That guarantee about permanence that Arweave attempts to give is also the reason why I include it in the types of onchain storage instead of putting it offchain since it’s not on the original blockchain where the Smart Contract is stored, but is as close as one gets.

Arweave files will, guaranteed by network design, be available as long as Arweave exists.

To link to Arweave we have to either add the protocol, then our identifier (example: ar://) or use https links to a gateway (example: https://arweave.net/).

The benefit of direct links is that any user knows how to deal with them. Say we take arweave.net as gateway then our link starts with https://arweave.net which is like linking to any other webcontent. Though if that Gateway is down, no one can reach our content as they treat it like normal links.
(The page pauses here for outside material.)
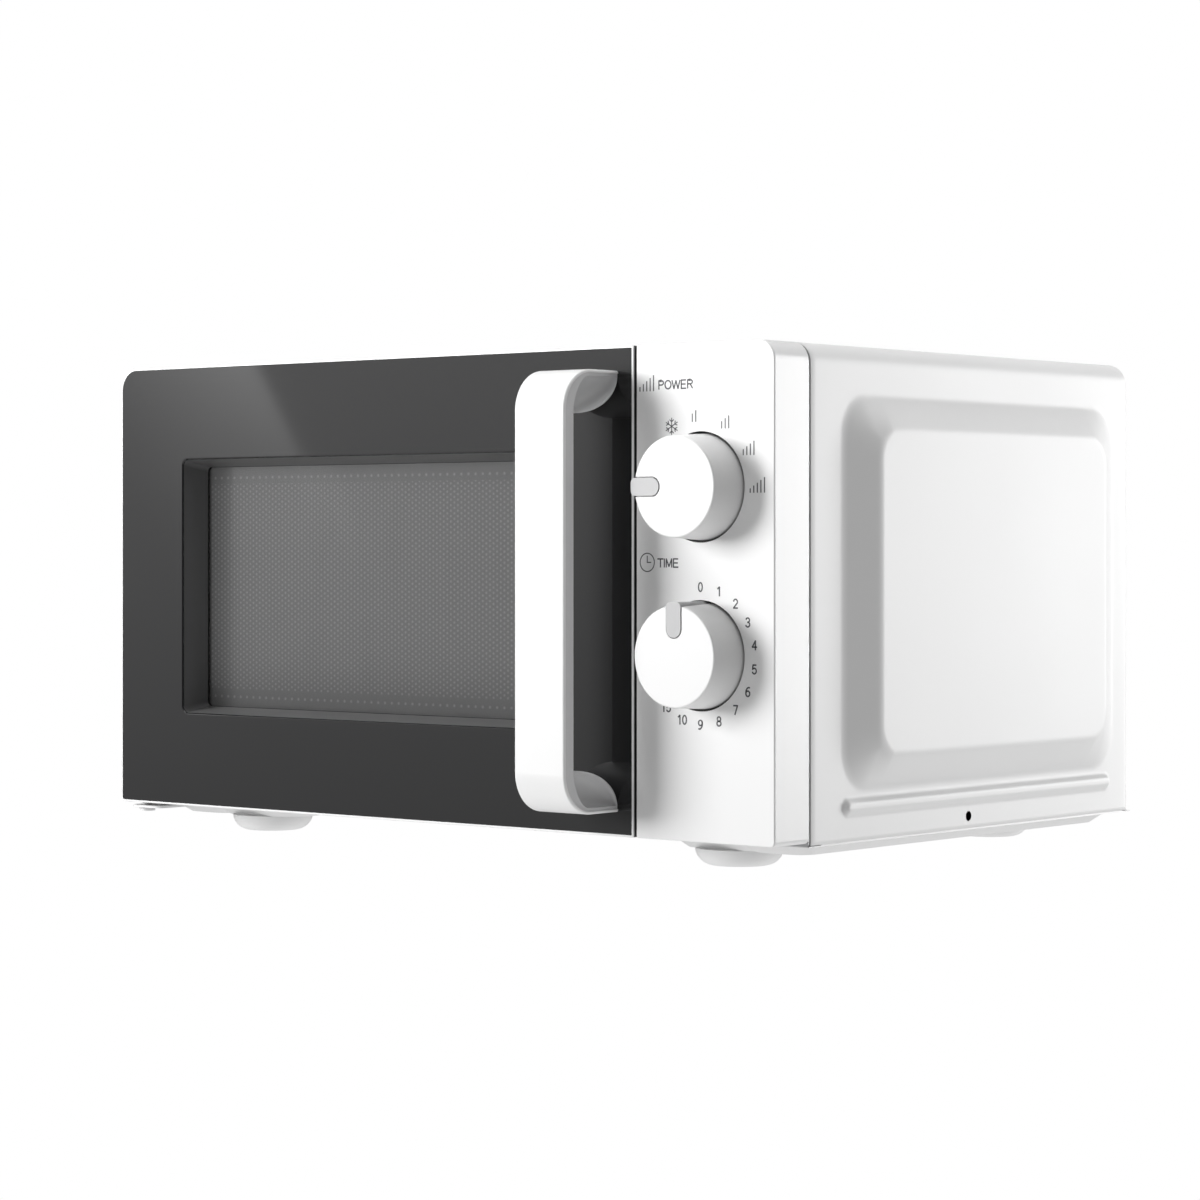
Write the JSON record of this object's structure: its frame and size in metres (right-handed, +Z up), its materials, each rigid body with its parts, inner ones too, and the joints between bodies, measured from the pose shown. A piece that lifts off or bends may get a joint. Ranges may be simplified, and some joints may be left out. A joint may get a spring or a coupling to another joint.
{
  "type": "microwave oven",
  "caption": "Countertop microwave oven with a side-hinged windowed door, a vertical bar handle, two rotary controls, a turntable and bulged white sheet-metal sides on round feet.",
  "frame": {"origin": "middle of the footprint, on the surface that the feet stand on", "axes": "+X to the right as seen from the front, +Y to the back, +Z up; the door faces -Y"},
  "size_m": [0.4694, 0.3616, 0.2535],
  "materials": {
    "white_coat": "smooth satin powder coat",
    "zinc_steel": "zinc-coated sheet",
    "cavity_enamel": "smooth light cavity paint",
    "mica": "matte mica board",
    "magnetron_metal": "bare",
    "core_iron": "varnished laminations",
    "winding_copper": "enamelled copper wire",
    "can_aluminium": "satin",
    "black_plastic": "fine texture",
    "grey_plastic": "fine texture",
    "lamp_glass": "clear",
    "tray_glass": "clear",
    "white_plastic": "semi-gloss",
    "board_green": "circuit board",
    "screw_steel": "plated",
    "black_gloss": "polished",
    "window_glass": "clear sheet",
    "screen_metal": "black-coated perforated sheet",
    "choke_coat": "smooth light paint",
    "choke_plastic": "smooth",
    "silver_plastic": "silver-grey satin",
    "spring_steel": "plain wire",
    "foot_plastic": "smooth grey",
    "pointer_plastic": "light grey satin",
    "switch_red": "smooth"
  },
  "bodies": {
    "cabinet": {"outer_case": "white_coat", "rear_panel": "zinc_steel", "base_plate": "zinc_steel", "front_plate": "zinc_steel", "cavity": "cavity_enamel", "waveguide": "zinc_steel", "waveguide_cover": "mica", "magnetron": "magnetron_metal", "component_tray": "zinc_steel", "transformer_core": "core_iron", "transformer_windings": "winding_copper", "capacitor": "can_aluminium", "diode": "black_plastic", "fan_shroud": "grey_plastic", "fan_motor": "core_iron", "lamp_holder": "zinc_steel", "lamp_bulb": "lamp_glass", "turntable_motor": "zinc_steel", "control_panel": "white_plastic", "panel_bracket": "zinc_steel", "timer_unit": "grey_plastic", "power_selector": "black_plastic", "noise_filter": "board_green", "thermal_cutouts": "zinc_steel", "cord_gland": "black_plastic", "case_screws": "screw_steel", "latch_board": "grey_plastic", "lower_hinge": "zinc_steel", "upper_hinge": "zinc_steel", "feet": "foot_plastic", "lower_switch": "black_plastic", "upper_switch": "black_plastic"},
    "door": {"door_frame": "white_plastic", "door_front": "black_gloss", "inner_window": "window_glass", "door_screen": "screen_metal", "rear_film": "window_glass", "choke_frame": "choke_coat", "choke_cover": "choke_plastic", "handle_cover": "white_plastic", "handle_liner": "silver_plastic", "handle_screws": "screw_steel", "latch_guide": "black_plastic"},
    "latch": {"latch_hooks": "grey_plastic", "latch_spring": "spring_steel"},
    "power_control": {"power_knob": "white_plastic", "power_pointer": "pointer_plastic", "power_shaft": "screw_steel"},
    "timer_control": {"timer_knob": "white_plastic", "timer_pointer": "pointer_plastic", "timer_shaft": "screw_steel"},
    "turntable": {"glass_tray": "tray_glass", "turntable_coupler": "grey_plastic"},
    "ring": {"roller_ring": "grey_plastic"},
    "roller_a": {"roller_1": "grey_plastic"},
    "roller_b": {"roller_2": "grey_plastic"},
    "roller_c": {"roller_3": "grey_plastic"},
    "fan": {"fan_blade": "grey_plastic"},
    "lower_plunger": {"lower_switch_plunger": "switch_red"},
    "upper_plunger": {"upper_switch_plunger": "switch_red"}
  },
  "joints": [
    {"name": "door_hinge", "type": "hinge", "parent": "cabinet", "child": "door", "pos_m": [-0.2175, -0.1284, 0.1345], "axis": [0, 0, -1], "range_deg": [0, 100]},
    {"name": "latch_slide", "type": "slide", "parent": "door", "child": "latch", "axis": [0, 0, 1], "range_m": [-0.0045, 0], "stiffness_N_per_m": 250, "deforming": ["latch_spring"]},
    {"name": "power_turn", "type": "hinge", "parent": "cabinet", "child": "power_control", "pos_m": [0.1814, -0.1504, 0.1846], "axis": [0, 1, 0], "range_deg": [0, 180]},
    {"name": "timer_turn", "type": "hinge", "parent": "cabinet", "child": "timer_control", "pos_m": [0.1814, -0.1504, 0.1043], "axis": [0, 1, 0], "range_deg": [0, 280]},
    {"name": "turntable_spin", "type": "hinge", "parent": "cabinet", "child": "turntable", "pos_m": [-0.048, 0.0276, 0.0455], "axis": [0, 0, 1], "continuous": true},
    {"name": "ring_spin", "type": "hinge", "parent": "cabinet", "child": "ring", "pos_m": [-0.048, 0.0276, 0.0445], "axis": [0, 0, 1], "continuous": true},
    {"name": "fan_spin", "type": "hinge", "parent": "cabinet", "child": "fan", "pos_m": [0.1675, 0.1346, 0.1275], "axis": [0, 1, 0], "continuous": true},
    {"name": "roller_a_spin", "type": "hinge", "parent": "ring", "child": "roller_a", "pos_m": [0.03167, 0.0736, 0.0445], "axis": [0.866, 0.5, 0], "continuous": true},
    {"name": "roller_b_spin", "type": "hinge", "parent": "ring", "child": "roller_b", "pos_m": [-0.12767, 0.0736, 0.0445], "axis": [-0.866, 0.5, 0], "continuous": true},
    {"name": "roller_c_spin", "type": "hinge", "parent": "ring", "child": "roller_c", "pos_m": [-0.048, -0.0644, 0.0445], "axis": [0, -1, 0], "continuous": true},
    {"name": "lower_plunger_press", "type": "slide", "parent": "cabinet", "child": "lower_plunger", "axis": [0, 1, 0], "range_m": [0, 0.0012], "stiffness_N_per_m": 400},
    {"name": "upper_plunger_press", "type": "slide", "parent": "cabinet", "child": "upper_plunger", "axis": [0, 1, 0], "range_m": [0, 0.0012], "stiffness_N_per_m": 400}
  ],
  "couplings": [
    {"joint": "ring_spin", "follows": "turntable_spin", "ratio": 0.5},
    {"joint": "roller_a_spin", "follows": "turntable_spin", "ratio": -6.6667},
    {"joint": "roller_b_spin", "follows": "turntable_spin", "ratio": -6.6667},
    {"joint": "roller_c_spin", "follows": "turntable_spin", "ratio": -6.6667}
  ]
}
For the link to a gateway we have the issue of the gateway disappearing. This will break our link. Also if the DNS name of the gateway has issue we are doomed as we can’t use the link. We could extract the identifier and query our own gateway but then we can just use ar:// links.
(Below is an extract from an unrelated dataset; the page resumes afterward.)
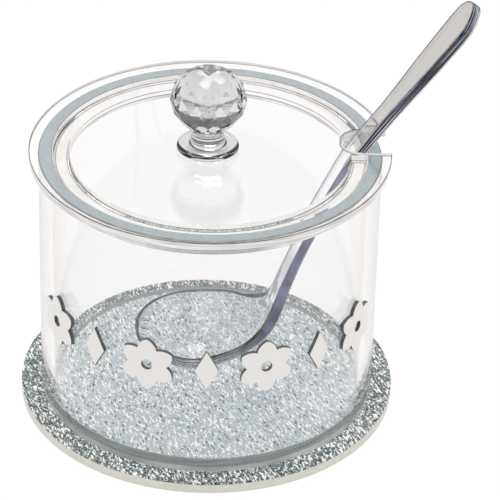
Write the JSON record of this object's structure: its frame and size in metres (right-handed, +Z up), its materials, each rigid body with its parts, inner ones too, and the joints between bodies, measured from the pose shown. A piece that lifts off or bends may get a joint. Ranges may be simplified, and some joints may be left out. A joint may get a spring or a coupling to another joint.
{
  "type": "honey pot with lid and spoon",
  "caption": "Round clear acrylic honey pot on a glitter base, with a lift-off lid, a faceted ball knob and a spoon that leans out of a slot in the lid.",
  "frame": {"origin": "centre of the underside of the base board, on the axis of the pot", "axes": "+Z up along the axis of the pot, -Y towards the ornamented front, +X towards the side that the spoon leans to"},
  "size_m": [0.1321, 0.112, 0.128],
  "materials": {
    "cream_board": "satin",
    "silver_glitter": "sparkling glitter film",
    "clear_acrylic": "clear polished",
    "mirror_acrylic": "silver mirror",
    "knob_acrylic": "clear faceted",
    "spoon_polystyrene": "clear moulded"
  },
  "bodies": {
    "pot": {"base_board": "cream_board", "glitter_sheet": "silver_glitter", "pot_wall": "clear_acrylic", "pot_floor": "clear_acrylic", "flower_1": "mirror_acrylic", "flower_2": "mirror_acrylic", "flower_3": "mirror_acrylic", "flower_4": "mirror_acrylic", "lozenge_1": "mirror_acrylic", "lozenge_2": "mirror_acrylic", "lozenge_3": "mirror_acrylic"},
    "lid": {"lid_disc": "clear_acrylic", "locating_ring": "clear_acrylic", "knob_foot": "knob_acrylic", "knob_ball": "knob_acrylic"},
    "spoon": {"spoon": "spoon_polystyrene"}
  },
  "joints": [
    {"name": "lid_lift", "type": "slide", "parent": "pot", "child": "lid", "axis": [0, 0, 1], "range_m": [0, 0.06]},
    {"name": "spoon_slide", "type": "slide", "parent": "pot", "child": "spoon", "axis": [0.4067, 0, 0.9135], "range_m": [0, 0.04]}
  ]
}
Though what can go wrong with protocol links? Well the person or service we give the protocol link to may try to use it as web link and it will not work. You need to know that ar:// means Arweave and use the Gateway of your choice to access it. Otherwise it is awesome as we as user or service developer choose the gateway. If one breaks we change our default gateway and the link is still fine. Link will work as long as Arweave is around!

That’s why I‘d recommend the following:

When sending to people (e.g. messages, mail, social media posts) make it as easy as possible and send Gateway Links.
For anything else use protocol links! Your API returns Arweave links? If not sending to end consumer use protocol. Your smart contract points to Arweave? You want permanence? Use protocol links. The receiver will implement the gateway logic of their choosing and can use what works best for them! Potentially using their own nodes/gateways!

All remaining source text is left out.